Biblically, life flows out of worship. The things we do – and the things that happen – when we worship God corporately on the Lord’s Day dictate what happens in our lives the rest of the week. In one sense this occurs because the things we do in corporate worship affects (changes, matures) us personally, which naturally affects what we do the rest of the week, but in another sense the ritual of our worship teaches us how to “behave” in the rest of our lives. Take, for instance, corporate confession. When we confess our sins as a body of believers every Lord’s Day something happens to us – we’re forgiven and reminded (assured) that we have peace with God through Jesus Christ. It’s important not to skim over this part – something happens to us – as a result of our doing something. Yet this is not all – the ritual of corporate confession teaches us, or rather ingrains in us, important truths and actions that affect the rest of our life: we learn to be quick to forgive others; we remember the importance of daily – even immediate – confession; we learn a proper posture for confession (we bow our knees at home, the same as we do corporately); perhaps most importantly, we learn to teach our children to do the same.

With this in mind, is it any wonder then that family worship rarely happens in our homes? Think about it – if what happens in corporate worship greatly impacts all areas of our life, then the fact that many of our churches do not accommodate, much less encourage, corporate worship as a whole family is going to have significant influence on what type of worship happens in the home.
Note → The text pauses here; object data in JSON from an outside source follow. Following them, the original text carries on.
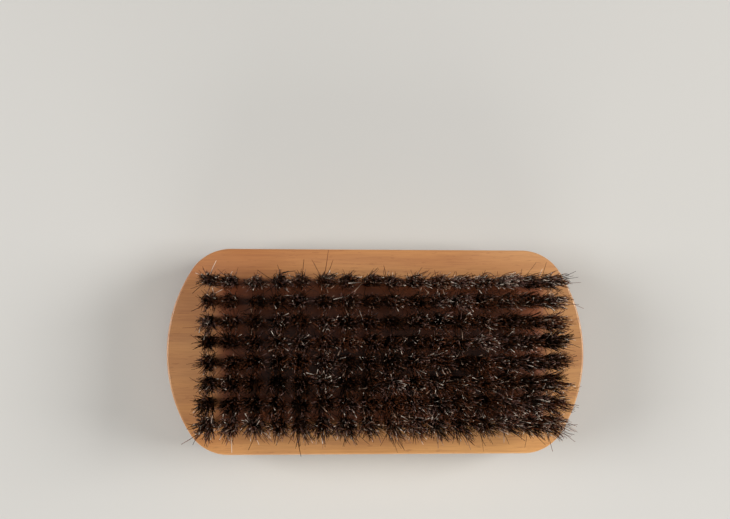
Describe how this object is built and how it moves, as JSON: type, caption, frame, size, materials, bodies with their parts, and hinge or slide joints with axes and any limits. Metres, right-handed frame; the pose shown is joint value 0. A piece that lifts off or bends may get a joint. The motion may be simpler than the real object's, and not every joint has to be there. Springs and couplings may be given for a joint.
{
  "type": "beard brush",
  "caption": "Palm-held oval wooden brush with a domed back, a flat face and a dense grid of bristle tufts set in drilled holes, for grooming beards and hair.",
  "frame": {"origin": "centre of the brush in plan, at the height of the lowest point of the domed back, on which it rests", "axes": "+X along the length of the brush, +Y across it, +Z out of the flat face along the bristles"},
  "size_m": [0.12, 0.0586, 0.0387],
  "materials": {
    "wood": "clear gloss lacquer over fine straight grain",
    "bristle": "satin natural bristle, mixed dark brown, tan and cream hairs",
    "anchor_wire": "drawn bright steel wire"
  },
  "bodies": {
    "root": {"brush_block": "wood", "tufts_row1_cols01_04": "bristle", "tufts_row1_cols05_08": "bristle", "tufts_row1_cols09_12": "bristle", "tufts_row1_cols13_16": "bristle", "tufts_row2_cols01_04": "bristle", "tufts_row2_cols05_08": "bristle", "tufts_row2_cols09_12": "bristle", "tufts_row2_cols13_16": "bristle", "tufts_row3_cols01_04": "bristle", "tufts_row3_cols05_08": "bristle", "tufts_row3_cols09_12": "bristle", "tufts_row3_cols13_16": "bristle", "tufts_row4_cols01_04": "bristle", "tufts_row4_cols05_08": "bristle", "tufts_row4_cols09_12": "bristle", "tufts_row4_cols13_16": "bristle", "tufts_row5_cols01_04": "bristle", "tufts_row5_cols05_08": "bristle", "tufts_row5_cols09_12": "bristle", "tufts_row5_cols13_16": "bristle", "tufts_row6_cols01_04": "bristle", "tufts_row6_cols05_08": "bristle", "tufts_row6_cols09_12": "bristle", "tufts_row6_cols13_16": "bristle", "tufts_row7_cols01_04": "bristle", "tufts_row7_cols05_08": "bristle", "tufts_row7_cols09_12": "bristle", "tufts_row7_cols13_16": "bristle", "tufts_row8_cols01_04": "bristle", "tufts_row8_cols05_08": "bristle", "tufts_row8_cols09_12": "bristle", "tufts_row8_cols13_16": "bristle"}
  },
  "joints": []
}
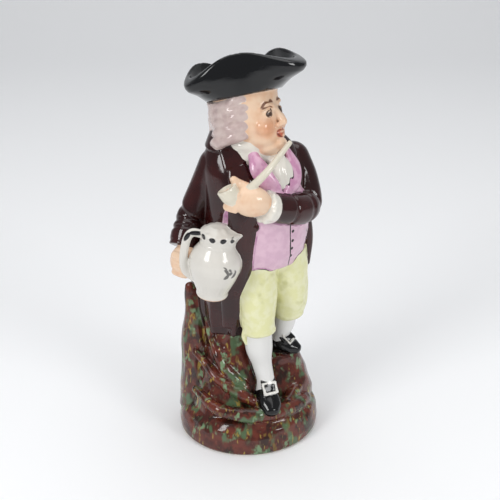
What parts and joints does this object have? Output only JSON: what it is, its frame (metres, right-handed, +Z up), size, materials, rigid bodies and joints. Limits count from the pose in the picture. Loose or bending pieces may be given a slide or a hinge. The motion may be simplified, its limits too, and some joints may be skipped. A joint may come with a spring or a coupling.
{
  "type": "toby jug",
  "caption": "Standing toby jug: a hollow glazed pottery vessel shaped as a man in a cocked hat on a rocky mound, with a pipe and a small jug.",
  "frame": {"origin": "on the ground under the middle of the jug's box", "axes": "+Z up, the man's chest facing -Y and his left hand at +X"},
  "size_m": [0.11, 0.1012, 0.2866],
  "materials": {
    "painted_glaze": "clear gloss glaze over hand-painted colours"
  },
  "bodies": {
    "root": {"toby_jug": "painted_glaze"}
  },
  "joints": []
}
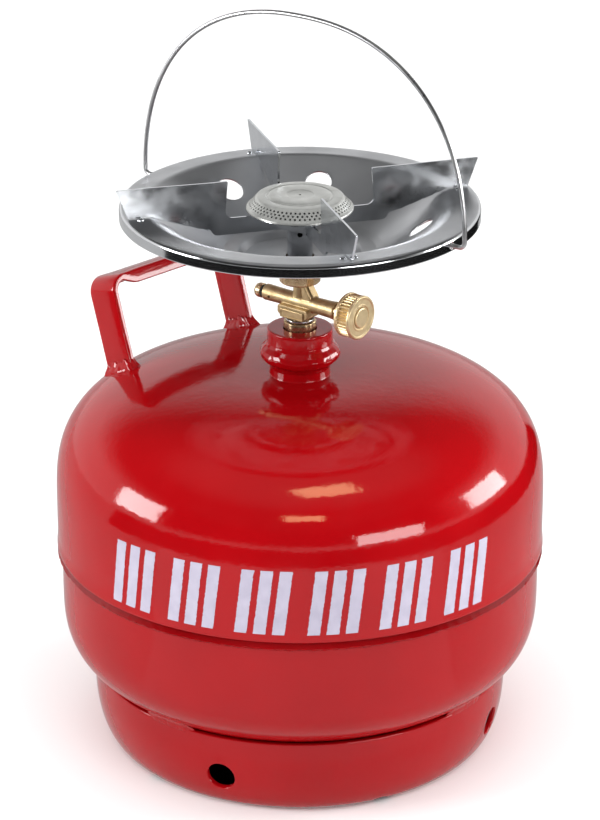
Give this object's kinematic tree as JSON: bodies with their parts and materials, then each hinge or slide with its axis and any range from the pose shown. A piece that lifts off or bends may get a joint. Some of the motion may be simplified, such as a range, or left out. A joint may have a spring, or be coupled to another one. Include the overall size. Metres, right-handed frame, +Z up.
{
  "type": "propane cylinder with camping burner",
  "caption": "Small red two-shell propane cylinder with foot ring, strap handle and a screw-on brass tap carrying a dished burner, pot supports and wire bail.",
  "frame": {"origin": "centre of the foot ring's bottom edge, on the cylinder's axis", "axes": "+Z up the cylinder's axis; the front, with the white bars in its middle, faces -Y"},
  "size_m": [0.223, 0.223, 0.3425],
  "materials": {
    "red_paint": "thick glossy red enamel with a light orange-peel",
    "white_marking": "stencilled white enamel bars",
    "brass": "satin cast and turned brass",
    "knob_brass": "satin brass-coated casting with moulded ribs",
    "zinc_plate": "zinc-plated sheet steel, satin with faint spangle",
    "burner_steel": "pressed stainless sheet, satin",
    "polished_steel": "bright plated pressed sheet steel",
    "spring_wire": "bright drawn steel wire",
    "rubber": "black nitrile rubber"
  },
  "bodies": {
    "cylinder": {"upper_shell": "red_paint", "lower_shell": "red_paint", "girth_weld": "red_paint", "foot_ring": "red_paint", "foot_weld_1": "red_paint", "foot_weld_2": "red_paint", "foot_weld_3": "red_paint", "foot_weld_4": "red_paint", "carry_handle": "red_paint", "handle_weld_left": "red_paint", "handle_weld_right": "red_paint", "neck_boss": "red_paint", "neck_ring": "red_paint", "tank_valve": "brass", "spring_retainer": "brass", "poppet_spring": "spring_wire", "stub_seal": "rubber"},
    "poppet": {"valve_poppet": "brass"},
    "burner_lift": {"sealing_washer": "zinc_plate"},
    "burner": {"tap_body": "brass", "gland_nut": "brass", "relief_plug": "brass", "relief_seal": "rubber", "relief_spring": "spring_wire", "burner_hub": "brass", "jet_nozzle": "brass", "mixing_tube": "zinc_plate", "wind_shield_dish": "polished_steel", "burner_base": "burner_steel", "burner_cap": "burner_steel", "pot_support_right_back": "zinc_plate", "pot_support_left_front": "zinc_plate", "foot_spot_1": "zinc_plate", "foot_spot_2": "zinc_plate", "foot_spot_3": "zinc_plate", "foot_spot_4": "zinc_plate", "foot_spot_5": "zinc_plate", "foot_spot_6": "zinc_plate", "foot_spot_7": "zinc_plate", "foot_spot_8": "zinc_plate"},
    "relief_piston": {"relief_piston": "brass"},
    "spindle_lift": {"spindle_seal": "rubber"},
    "knob": {"spindle": "brass", "knob": "knob_brass", "knob_screw": "zinc_plate", "knob_cap": "knob_brass"},
    "bail": {"wire_bail": "spring_wire"}
  },
  "joints": [
    {"name": "burner_rise", "type": "slide", "parent": "cylinder", "child": "burner_lift", "axis": [0, 0, 1], "range_m": [0, 0.0047]},
    {"name": "burner_screw", "type": "hinge", "parent": "burner_lift", "child": "burner", "pos_m": [0, 0, 0.2], "axis": [0, 0, 1], "range_deg": [0, 1080]},
    {"name": "knob_travel", "type": "slide", "parent": "burner", "child": "spindle_lift", "axis": [0.788, -0.6157, 0], "range_m": [0, 0.0016]},
    {"name": "knob_turn", "type": "hinge", "parent": "spindle_lift", "child": "knob", "pos_m": [0, 0, 0.21], "axis": [0.788, -0.6157, 0], "range_deg": [0, 540]},
    {"name": "relief_travel", "type": "slide", "parent": "burner", "child": "relief_piston", "axis": [-0.788, 0.6157, 0], "range_m": [0, 0.002], "stiffness_N_per_m": 300, "springref_m": -0.002, "deforming": ["relief_spring"]},
    {"name": "poppet_travel", "type": "slide", "parent": "cylinder", "child": "poppet", "axis": [0, 0, -1], "range_m": [0, 0.0012], "stiffness_N_per_m": 300, "springref_m": -0.002, "deforming": ["poppet_spring"]},
    {"name": "bail_swing", "type": "hinge", "parent": "burner", "child": "bail", "pos_m": [0, 0, 0.2532], "axis": [0.8131, -0.5821, 0], "range_deg": [-92, 92]}
  ],
  "couplings": [
    {"joint": "burner_rise", "follows": "burner_screw", "m_per_rad": 0.00023873},
    {"joint": "knob_travel", "follows": "knob_turn", "m_per_rad": 0.00015915}
  ]
}
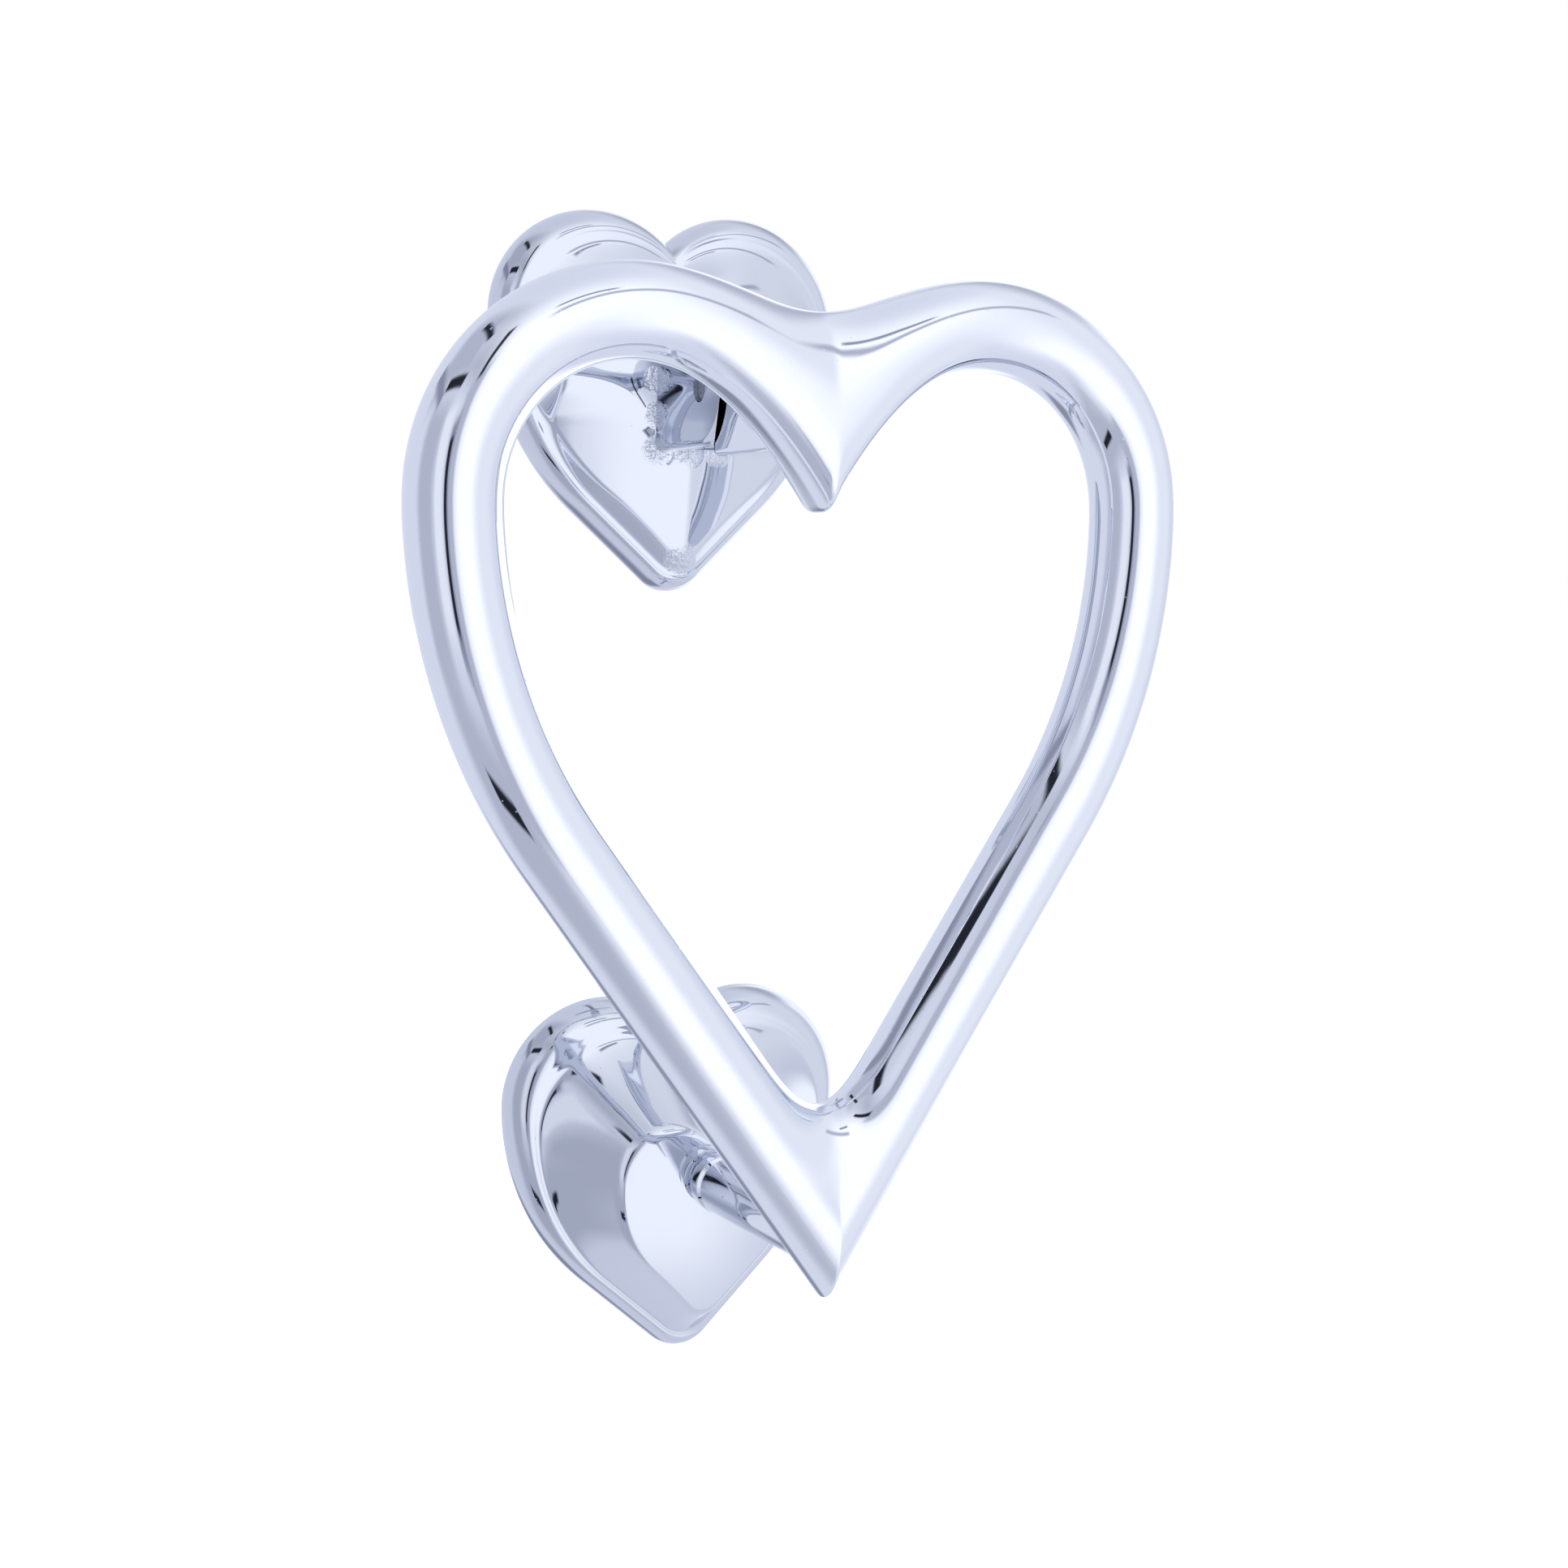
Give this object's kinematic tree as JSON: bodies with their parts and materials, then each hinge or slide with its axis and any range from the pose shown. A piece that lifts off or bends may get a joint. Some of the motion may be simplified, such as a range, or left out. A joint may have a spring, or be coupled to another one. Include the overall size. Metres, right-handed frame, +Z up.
{
  "type": "door knocker",
  "caption": "Heart-shaped ring door knocker: swinging ring hinged on a heart base, striking a second heart base by a stud, bolted through the door.",
  "frame": {"origin": "upper fixing axis at the door's outer face, in the plane of the upper base's back", "axes": "+Z up the door, +Y into the door, -Y out towards the caller, +X to the right seen from in front"},
  "size_m": [0.109, 0.1119, 0.1697],
  "materials": {
    "base_chrome": "mirror-polished chrome plate over cast brass",
    "ring_chrome": "mirror-polished chrome plate over cast brass",
    "stud_chrome": "mirror-polished chrome plate, turned",
    "pin_steel": "ground steel",
    "bolt_steel": "zinc-plated threaded steel",
    "washer_steel": "zinc-plated steel",
    "nut_chrome": "chrome-plated domed nut"
  },
  "bodies": {
    "bases": {"upper_base": "base_chrome", "lower_base": "base_chrome", "hinge_pin": "pin_steel", "upper_bolt": "bolt_steel", "upper_washer": "washer_steel", "upper_nut": "nut_chrome", "lower_bolt": "bolt_steel", "lower_washer": "washer_steel", "lower_nut": "nut_chrome"},
    "striker": {"heart_ring": "ring_chrome", "strike_stud": "stud_chrome"}
  },
  "joints": [
    {"name": "ring_swing", "type": "hinge", "parent": "bases", "child": "striker", "pos_m": [0, -0.025, 0], "axis": [-1, 0, 0], "range_deg": [0, 80]}
  ]
}
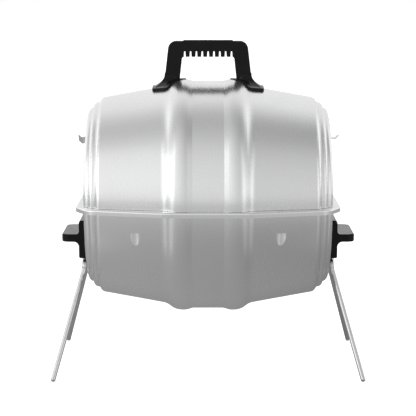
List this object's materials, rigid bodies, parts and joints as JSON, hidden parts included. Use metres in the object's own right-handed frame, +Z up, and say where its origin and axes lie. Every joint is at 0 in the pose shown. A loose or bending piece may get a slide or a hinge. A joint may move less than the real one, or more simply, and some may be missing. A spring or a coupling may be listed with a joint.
{
  "type": "barrel charcoal grill",
  "caption": "Portable charcoal grill of two pressed half barrels with a lift-off lid, black handles, vent dampers, wire grates and folding rod legs.",
  "frame": {"origin": "on the floor under the middle of the barrel", "axes": "+Z up, +X along the barrel to its right end, -Y to the front"},
  "size_m": [0.527, 0.416, 0.563],
  "materials": {
    "satin_steel": "satin",
    "bowl_steel": "satin",
    "black_plastic": "satin moulded",
    "zinc": "zinc plated",
    "chrome_wire": "plated wire",
    "polished_rod": "polished"
  },
  "bodies": {
    "bowl": {"bowl_shell": "bowl_steel", "air_shutter_rivets": "zinc", "side_handle_screws": "zinc", "side_handle_washers": "zinc", "leg_bracket_screws": "zinc", "leg_bracket_nuts": "zinc", "side_handle_left": "black_plastic", "side_handle_right": "black_plastic", "leg_bracket_left": "zinc", "leg_bracket_right": "zinc"},
    "lid": {"lid_shell": "satin_steel", "lid_handle": "black_plastic", "lid_handle_screws": "zinc", "lid_handle_washers": "zinc", "damper_rivet_left": "zinc", "damper_rivet_right": "zinc"},
    "damper_left": {"vent_damper_left": "satin_steel"},
    "damper_right": {"vent_damper_right": "satin_steel"},
    "shutter": {"air_shutter": "satin_steel"},
    "grate": {"cooking_grate": "chrome_wire"},
    "coal_rack": {"charcoal_grate": "chrome_wire"},
    "leg_left": {"leg_frame_left": "polished_rod"},
    "leg_right": {"leg_frame_right": "polished_rod"}
  },
  "joints": [
    {"name": "lid_lift", "type": "slide", "parent": "bowl", "child": "lid", "axis": [0, 0, 1], "range_m": [0, 0.26]},
    {"name": "damper_turn_left", "type": "hinge", "parent": "lid", "child": "damper_left", "pos_m": [-0.205, 0, 0.3713], "axis": [1, 0, 0], "range_deg": [-85, 50]},
    {"name": "damper_turn_right", "type": "hinge", "parent": "lid", "child": "damper_right", "pos_m": [0.205, 0, 0.3713], "axis": [1, 0, 0], "range_deg": [-45, 45]},
    {"name": "shutter_slide", "type": "hinge", "parent": "bowl", "child": "shutter", "pos_m": [0, 0, 0.296], "axis": [1, 0, 0], "range_deg": [0, 6]},
    {"name": "cooking_grate_lift", "type": "slide", "parent": "bowl", "child": "grate", "axis": [0, 0, 1], "range_m": [0, 0.03]},
    {"name": "charcoal_grate_lift", "type": "slide", "parent": "bowl", "child": "coal_rack", "axis": [0, 0, 1], "range_m": [0, 0.04]},
    {"name": "leg_fold_left", "type": "hinge", "parent": "bowl", "child": "leg_left", "pos_m": [-0.212, 0, 0.1865], "axis": [0, 1, 0], "range_deg": [0, 150]},
    {"name": "leg_fold_right", "type": "hinge", "parent": "bowl", "child": "leg_right", "pos_m": [0.212, 0, 0.1865], "axis": [0, -1, 0], "range_deg": [0, 150]}
  ]
}
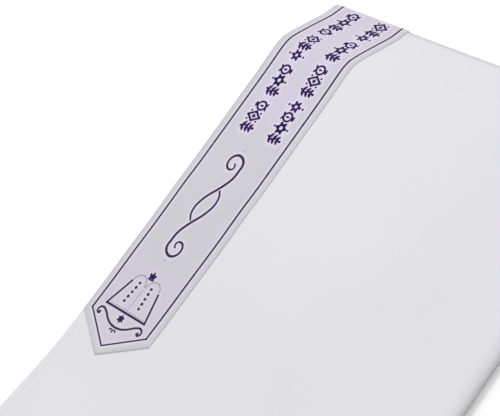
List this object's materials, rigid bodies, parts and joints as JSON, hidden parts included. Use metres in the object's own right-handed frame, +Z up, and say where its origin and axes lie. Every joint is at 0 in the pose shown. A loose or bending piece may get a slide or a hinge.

This is not to say that there is no worship in the home – just not family worship. Much like in corporate worship, the emphasis is placed on the individual and his personal spiritual growth, and so this teaches the individual to pursue their own personal worship at home. Quiet times rule the day. Of course, this is not a bad thing – quiet times are great – but they are only a small piece of the puzzle.

I once visited a church here in Nashville that actually had a sign that said “If you feel you must bring your children into worship, please sit on the last two rows, so as not to distract the rest of the congregation.” Seriously? So why does this type of thing happen? I’m sure there are many reasons, but I’m going to focus on one that I perceive to be the biggest: the idea that worship is too “mature” for children. I use quotation marks for the simple fact that this is a poor use of the word mature. Mature to these churches means grown-up or intelligent. In other words, there’s some serious stuff going on in this here worship service and you young’uns don’t have the gumption to handle it. Yet this is not how the Bible defines maturity – at least in regards to worship. Here, maturity means growing into something greater; reaching it’s full potential. When the people of God matured in the scriptures, it wasn’t about them gaining intelligence – it was about them growing and encompassing the whole earth. What started as a small band of Israelites has become a nation of Jews and Gentiles of all ages, all colors, all ethnic groups, and yes, all levels of intelligence. The added bonus comes when you realize that when the whole body of Christ is worshipping together, not only do the children learn how to worship from their parents (as well as the rest of the congregation), but we tend to learn a few things from them as well. Of course, Jesus pointed this out a long time before I did.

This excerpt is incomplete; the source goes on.